Zugleich verstand sich Kleinmachnow als Künstler- und Wissenschaftlergemeinde. Kleinmachnow war also besonders. In den anderen beiden Untersuchungsorten, einem Dorf in Brandenburg an der Grenze zum heutigen Sachsen-Anhalt und der Stadt Schwerin in Mecklenburg-Vorpommern, ist diese Spezifik nicht anzutreffen. Aber auch hier zogen Bewohnerinnen und Bewohner vor allem bis 1961 weg – auf dem Dorf bedingt durch die Bodenreform zur Zeit der Sowjetischen Besatzungszone und später durch die Kollektivierung der Landwirtschaft in der DDR – und auch hier zogen neue Bewohner und Bewohnerinnen nach. In der Stadt waren es eher adelige Familien und das gehobene Bürgertum, die aus den untersuchten Straßen verschwanden. Kennzeichnend war hier anders als in Kleinmachnow und im Beispieldorf, wo die Bewohnerinnen und Bewohner die Instandhaltung der Häuser in Eigenarbeit übernahmen, der zunehmende Verfall der Altstadt.
Wichtig ist bei diesem kurzen, unvollständigen Überblick, dass die Geschichte der Häuser, des Immobilieneigentums und der Bewohner vor 1989 unmittelbar für die Konflikte nach 1990 relevant wurde. Dabei kamen auch Themen auf die Tagesordnung, die in der DDR verschwiegen wurden. Besonders deutlich zeigt sich das in Kleinmachnow an der sogenannten Sommerfeld-Siedlung; denn eigentlich befand sich das Bauland für die Bürgerhaussiedlung im Eigentum des jüdischen Architekten Adolf Sommerfeld. Der Architekt und Chef eines großen deutschen Baukonzerns der Weimarer Zeit wurde als Jude bereits im April 1933 gezwungen, Deutschland zu verlassen. Die Nationalsozialisten entschieden sich, sein Grundkonzept für die Bürgerhaussiedlung, in der der ‚einfache Mann’ neben dem Ministerialrat wohnen sollte, beizubehalten. Nach 1990 wurde die Frage erörtert, ob diejenigen, die nach 1933 dort Häuser erworben hatten, überhaupt wussten, dass es sich um sogenanntes „arisiertes“ Eigentum handelte.

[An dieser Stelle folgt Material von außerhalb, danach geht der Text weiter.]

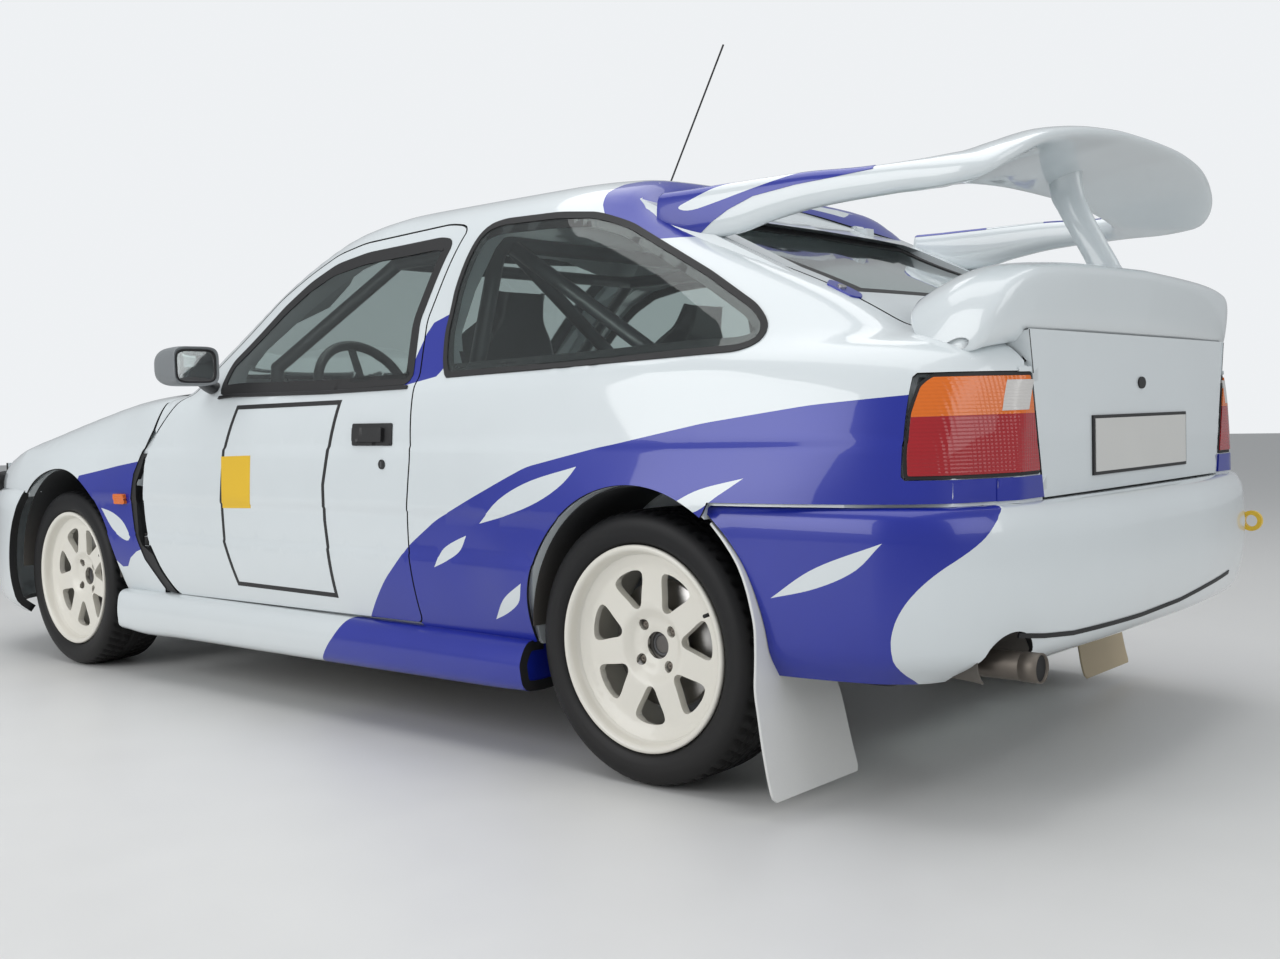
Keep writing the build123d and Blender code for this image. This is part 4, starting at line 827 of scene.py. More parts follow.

Sollten die Häuser in den 1990er Jahren nun an die Eigentümer der 1930er Jahre rückübertragen werden? Oder gehörten sie den Sommerfeld-Erben beziehungsweise der Jewish Claims Conference, die auch ihre Ansprüche anmeldete? Eine gravierende Folge dieser doppelten Ansprüche war, dass die Entscheidungen extrem lange dauerten. Erst im März 2016 entschied der Europäische Gerichtshof für Menschenrechte, dass die Grundstücke nicht an die Sommerfeld-Erben zurückgegeben werden mussten. Das sind Extreme. Aber lange Entscheidungszeiten waren typisch für Kleinmachnow. Dagegen zeichneten sich die untersuchten Häuser in den Schweriner Straßen dadurch aus, dass die meisten Anträge schon 1990, häufig über Anwaltskanzleien gestellt, innerhalb von zwei bis drei Jahren entschieden wurden. Das gemeinsame Ziel war die schnelle Erneuerung der verfallenden Altstadt. Zu einem direkten Zusammentreffen von Alteigentümern und Bewohnern kam es hier – im Gegensatz zu Kleinmachnow – selten.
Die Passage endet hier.